Task - Will you quote precisely the lines that run from the top of the material below to the line containing "two front legs.", both ends included?
--------------------------------
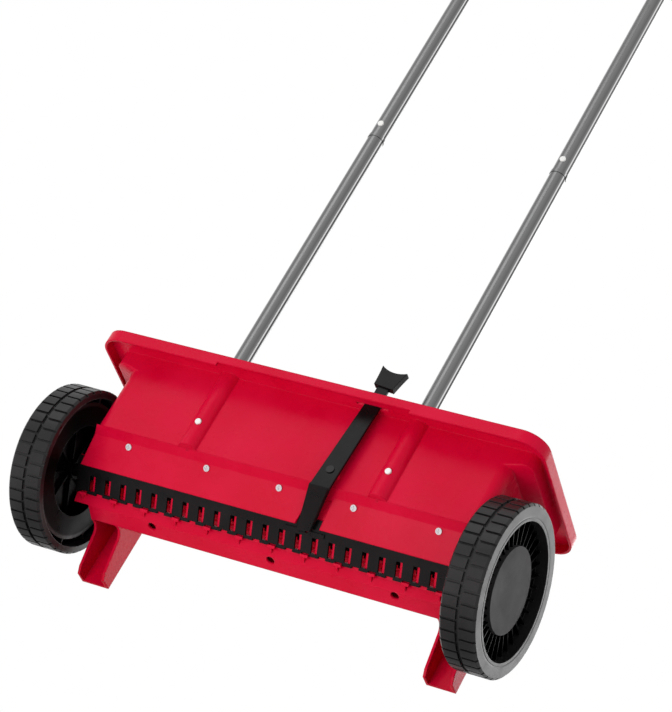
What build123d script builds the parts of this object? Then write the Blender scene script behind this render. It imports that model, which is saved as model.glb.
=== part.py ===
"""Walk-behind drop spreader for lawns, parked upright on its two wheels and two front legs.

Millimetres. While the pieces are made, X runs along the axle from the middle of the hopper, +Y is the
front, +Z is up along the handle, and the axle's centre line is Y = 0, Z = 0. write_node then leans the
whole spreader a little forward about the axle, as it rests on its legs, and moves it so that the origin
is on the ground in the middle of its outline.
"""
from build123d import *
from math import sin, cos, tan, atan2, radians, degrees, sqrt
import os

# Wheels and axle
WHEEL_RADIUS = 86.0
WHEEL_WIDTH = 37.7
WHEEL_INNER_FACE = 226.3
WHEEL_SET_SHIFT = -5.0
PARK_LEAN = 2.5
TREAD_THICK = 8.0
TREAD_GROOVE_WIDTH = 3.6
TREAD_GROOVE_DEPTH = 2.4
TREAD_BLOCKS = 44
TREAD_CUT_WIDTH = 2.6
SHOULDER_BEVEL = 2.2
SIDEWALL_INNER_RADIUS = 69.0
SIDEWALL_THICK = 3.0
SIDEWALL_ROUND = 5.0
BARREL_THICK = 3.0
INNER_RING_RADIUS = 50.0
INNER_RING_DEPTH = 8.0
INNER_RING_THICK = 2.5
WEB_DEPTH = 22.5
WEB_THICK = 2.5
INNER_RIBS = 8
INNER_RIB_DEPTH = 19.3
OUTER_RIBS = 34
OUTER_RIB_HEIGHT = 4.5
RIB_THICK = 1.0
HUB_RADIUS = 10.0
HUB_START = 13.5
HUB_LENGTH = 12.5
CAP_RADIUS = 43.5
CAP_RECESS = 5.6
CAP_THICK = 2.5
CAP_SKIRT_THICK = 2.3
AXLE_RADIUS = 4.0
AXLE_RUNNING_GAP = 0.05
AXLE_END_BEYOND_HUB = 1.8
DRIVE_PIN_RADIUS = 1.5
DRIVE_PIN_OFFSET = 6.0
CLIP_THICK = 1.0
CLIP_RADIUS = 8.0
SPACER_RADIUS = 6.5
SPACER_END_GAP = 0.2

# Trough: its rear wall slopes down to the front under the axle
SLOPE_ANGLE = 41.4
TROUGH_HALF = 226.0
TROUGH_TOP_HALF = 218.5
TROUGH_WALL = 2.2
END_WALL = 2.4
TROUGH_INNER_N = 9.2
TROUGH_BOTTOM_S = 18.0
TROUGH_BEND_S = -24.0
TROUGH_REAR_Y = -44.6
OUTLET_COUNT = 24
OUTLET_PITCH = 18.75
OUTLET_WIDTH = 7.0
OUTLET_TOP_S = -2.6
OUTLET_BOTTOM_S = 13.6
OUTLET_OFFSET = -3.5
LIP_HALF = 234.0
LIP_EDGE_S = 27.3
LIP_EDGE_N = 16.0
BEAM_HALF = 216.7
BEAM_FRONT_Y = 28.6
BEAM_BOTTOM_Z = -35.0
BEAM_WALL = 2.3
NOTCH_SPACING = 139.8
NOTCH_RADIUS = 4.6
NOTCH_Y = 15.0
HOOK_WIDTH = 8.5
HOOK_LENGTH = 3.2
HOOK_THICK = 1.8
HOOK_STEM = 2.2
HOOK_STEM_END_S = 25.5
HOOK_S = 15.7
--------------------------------
Final answer -
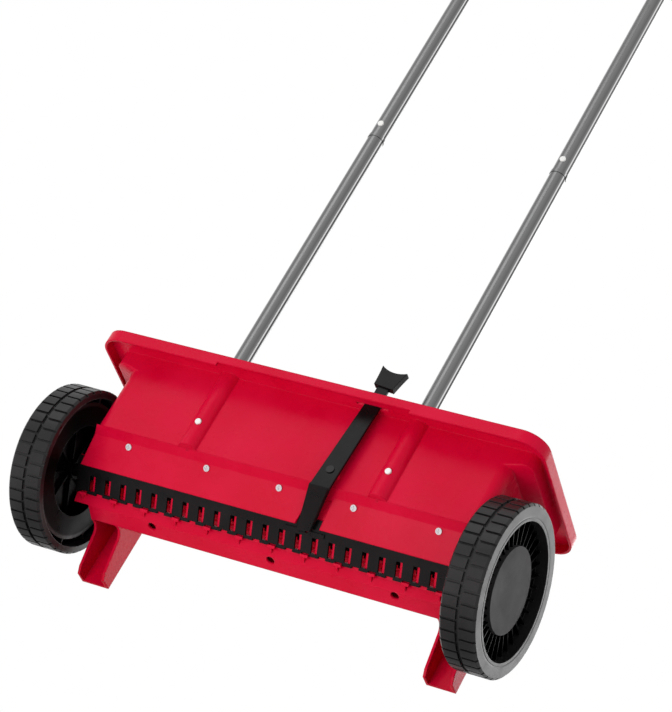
What build123d script builds the parts of this object? Then write the Blender scene script behind this render. It imports that model, which is saved as model.glb.
=== part.py ===
"""Walk-behind drop spreader for lawns, parked upright on its two wheels and two front legs.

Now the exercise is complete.